The legal question at issue was “Whether a polluting party’s settlement with the State of New Jersey protects it from lawsuits seeking contributions toward expenditures made by the Federal Government on the same site?” Circuit Court Judge Thomas Ambro says in the unanimous opinion for a three-judge panel of the court. “Our answer here is no."

The decision sides with the U.S. government, which feared that affirming the district court’s ruling would undermine EPA’s ability to reach settlements with PRPs at Superfund sites and ensure prompt cleanups.

And in biofuels policy, small refiners are urging the Supreme Court to take up their appeal of an adverse appellate ruling that could curtail EPA’s use of compliance waivers for the renewable fuel standard (RFS) program:

Small Refiners’ High Court RFS Suit May Further Delay EPA Waiver Action
Small refiners are asking the Supreme Court to hear their appeal of a ruling that blocks EPA from issuing renewable fuel standard (RFS) compliance waivers to some companies, a request that may further delay the agency’s decision on whether to grant or deny almost 100 pending requests for waivers from RFS fuel production targets.

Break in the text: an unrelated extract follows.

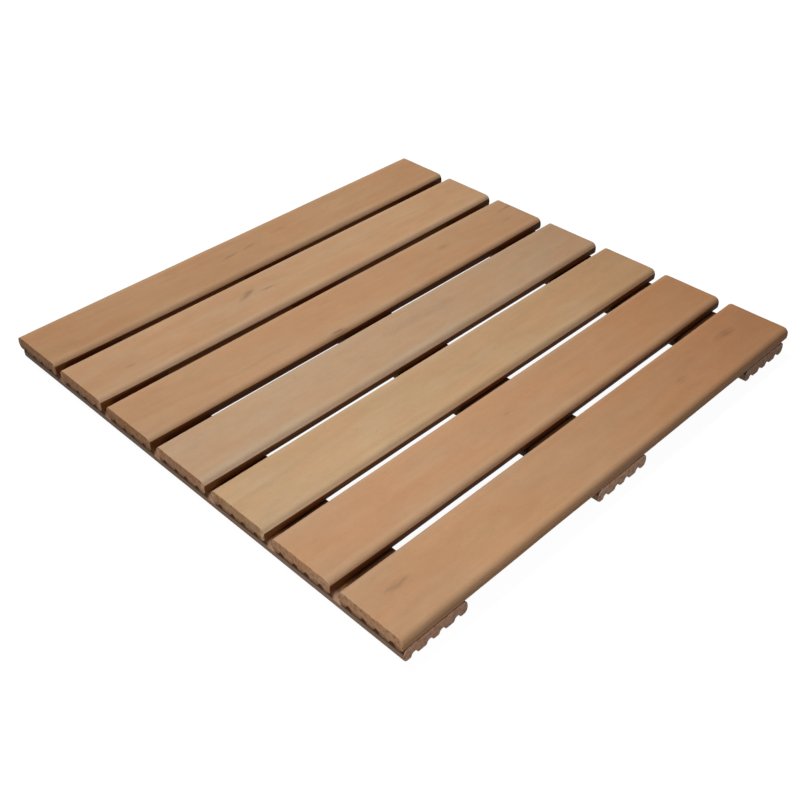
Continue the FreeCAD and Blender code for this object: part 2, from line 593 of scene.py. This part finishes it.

The Sept. 4 petition asks the justices to review the January ruling by the 10th Circuit, in which the regional appeals court blocked issuance of waivers to refiners that have not continuously held them since 2011. While the ruling is only binding in the 10th Circuit, if EPA applies the restriction nationally it would prevent issuance of almost any RFS compliance waivers for small refiners.

“Few, if any, small refineries can meet this judicially imposed test, and once a small refinery does not require EPA to extend it an exemption for a single year, it will be forever barred from receiving one,” says the high court petition. This means small refiners “will be crippled,” the petitioners say, warning of “eventual extinction” due to the ruling. The waivers are available under the Clean Air Act as a “safety valve” available “at any time,” they say.